Comprendre, Conversation, Créativité
Comprendre
Pour les humains, la compréhension augmente avec l’invention successive et l’affinement des outils que sont les sens, les gestes, la parole et l’écrit.
Comprendre le monde est devenu aujourd’hui la capacité à expliciter les phénomènes par les mots, qu’ils soient prononcés, écrits ou seulement pensés.
La compréhension permet à l’évidence d’orienter les décisions. Cette démarche est si efficace qu’aujourd’hui, nous voulons tout comprendre. Tout phénomène stable ou récurrent semble pouvoir être déduit d’un enchaînement logique.
Il y a trois domaines principaux où nous nous efforçons d’augmenter notre compréhension : le monde minéral, la vie et la psychologie.
Au 20e siècle, les avancées dans les deux premiers domaines ont été considérables.
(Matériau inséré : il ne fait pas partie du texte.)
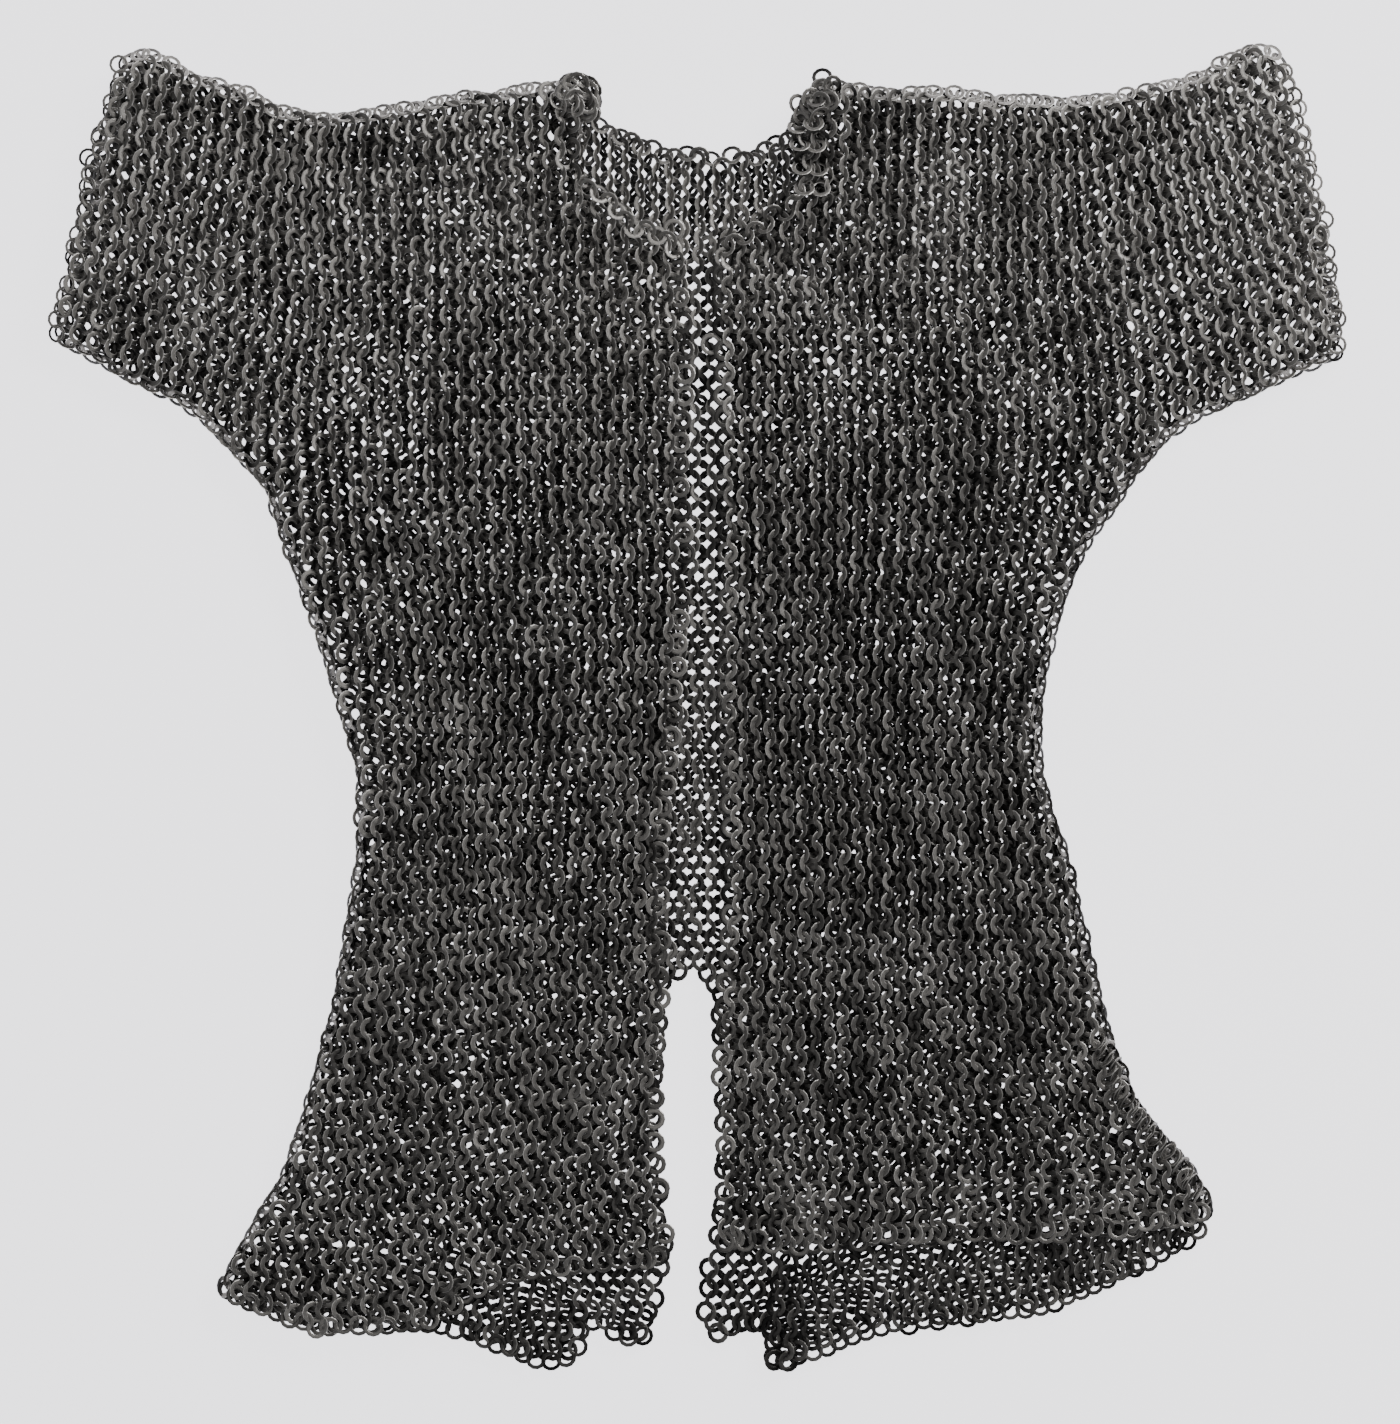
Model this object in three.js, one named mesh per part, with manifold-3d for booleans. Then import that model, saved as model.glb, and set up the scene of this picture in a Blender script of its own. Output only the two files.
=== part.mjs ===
// A short-sleeved mail shirt, open down the front, laid flat on its back.
// Units are millimetres. +X is to the wearer's left, +Y to the neck and +Z up to the viewer.
// Each panel is a wall as thick as the mail itself: two layers of it lie on each other.

import * as THREE from 'three';
import { mergeVertices } from 'three/addons/utils/BufferGeometryUtils.js';
import Module from 'manifold-3d';

// Driving dimensions of the mail
const ringOutside = 13.6;
const wireThickness = 1.2;
const ringLean = THREE.MathUtils.degToRad(25);
const seamGap = 0.3;

// Sizes that follow from them
const wall = ringOutside * Math.sin(ringLean) + wireThickness;
const upperLayer = wall + seamGap;
const bodyHeight = upperLayer + wall;
const foldRadius = 0.8 * wall;
const cutterHeight = 4 * bodyHeight;

// How finely the panels are divided
const stepsPerSection = 2;
const frontColumns = 12;
const backColumns = 18;
const sleeveColumns = 9;
const foldSteps = 3;

// Sections of each front that end on the neckline
const necklineSections = 4;

// A table of outline points, with the columns across and along
function outline(...rows) {
  return rows.map(([across, along]) => new THREE.Vector3(across, along, 0));
}

// The armhole is one straight seam. Each chest section starts at one of these shares of its length.
const armholeShares = [0.2, 0.42, 0.6, 0.73, 0.85, 0.95, 1];

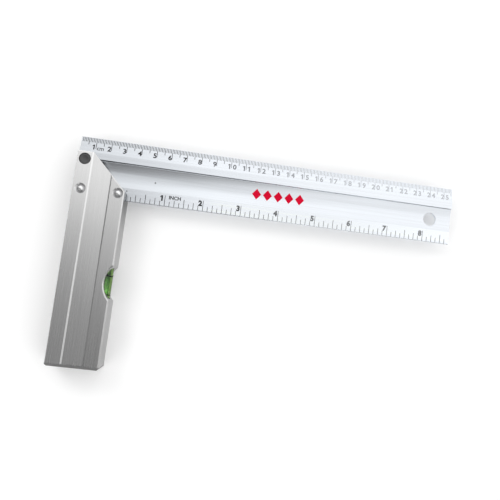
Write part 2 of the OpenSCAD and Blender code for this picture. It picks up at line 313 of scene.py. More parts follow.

C’est le 3e domaine qui reste lacunaire, en particulier pour la relation entre les motivations individuelles et le fonctionnement neuronal.
Les sous-domaines de compréhension sont si nombreux que la spécialisation a pris de l’ampleur. L’excès de spécialisation provoque un manque de compréhension générale dommageable pour l’individu aussi bien que pour la collectivité. Sans vue synthétique, les décisions sont prises en fonction des rapports de force des spécialistes.
Accéder à un niveau de connaissance équilibré entre les trois domaines de compréhension – de la matière, des êtres vivants, et de l’individualité – pourrait être un objectif éducatif.
23 novembre 2015
Conversation
Le développement neuronal permet l’invention successive de quatre outils : les sens, les gestes, la parole et l’écrit. Si les sens et les gestes sont universels chez tous les animaux, la parole est la première grande invention de l’humanité. Son émergence est relativement récente puisqu’elle daterait d’environ 100 000 ans.
Aujourd’hui, la parole se développe jusqu’à l’art de la conversation qui devient en quelque sorte la clé de voûte de notre édification sociale.
La conversation commence dans la famille, se poursuit dans la collectivité et atteint une plénitude dans l’individualité. Ainsi, trois modes de conversation en gigogne peuvent être définis : familiale, collective et individuelle. On se rend compte qu’il est prudent de n’aborder dans les deux premiers modes que ce qui les concerne.
La conversation familiale relève surtout de la vie quotidienne, des enfants, des événements familiaux, de la maison. La conversation collective s’élargit aux professions, à la politique et à l’économique. La conversation individuelle accède aux explorations personnelles.
L’amitié est le lieu privilégié de la conversation individuelle. Le dialogue amical permet une sélection des problématiques les plus intéressantes et une recherche des décisions les meilleures, si possible en lien avec ce qu’on lit ou écrit.
Chacun gagne à attacher la plus grande importance au temps qu’il accorde aux conversations et aux thèmes de ces conversations où l’on doit équilibrer l’affectif, l’informatif, le raisonnement, le divertissement.
30 novembre 2015
Créativité
Le hameau, le village, la ville et leurs liens sont l’entier résultat de notre activité. Nous sommes entourés de notre savoir-faire. La recherche d’améliorations y est permanente, commencée il y a des centaines de milliers d’années avec l’affinement des gestes, puis avec l’émergence de la parole.
Une accélération s’est produite lors de l’invention de l’écriture il y a cinq à six mille ans. Une accélération de quoi ? D’une aptitude fondamentale : la transmission, qui implique la mémorisation.
Dans le vaste champ des essais et des explorations, l’amélioration est ce qui va être conservé pour et par la transmission.
L’organisme animal fonctionne parce qu’il trouve une habitude de vie suffisamment efficace pour se nourrir et se reproduire. Mais cette habitude ne surgit pas de nulle part, elle est le résultat d’un incessant balancement entre le familier et le nouveau.
De sorte que la créativité résulte du fonctionnement même des neurones. C’est ce que nous avons appelé l’inventus neuronal pour compléter l’idée d’habitus neuronal récemment proposée par le biologiste Jean-Pierre Changeux. Chaque individu et chaque groupe bénéficient de l’inventus neuronal car il s’agit d’une aptitude corporelle.
La sociabilité humaine consiste alors à mémoriser et transmettre la part jugée positive des créativités pour rechercher une suite ou des variantes à chaque cheminement collectif.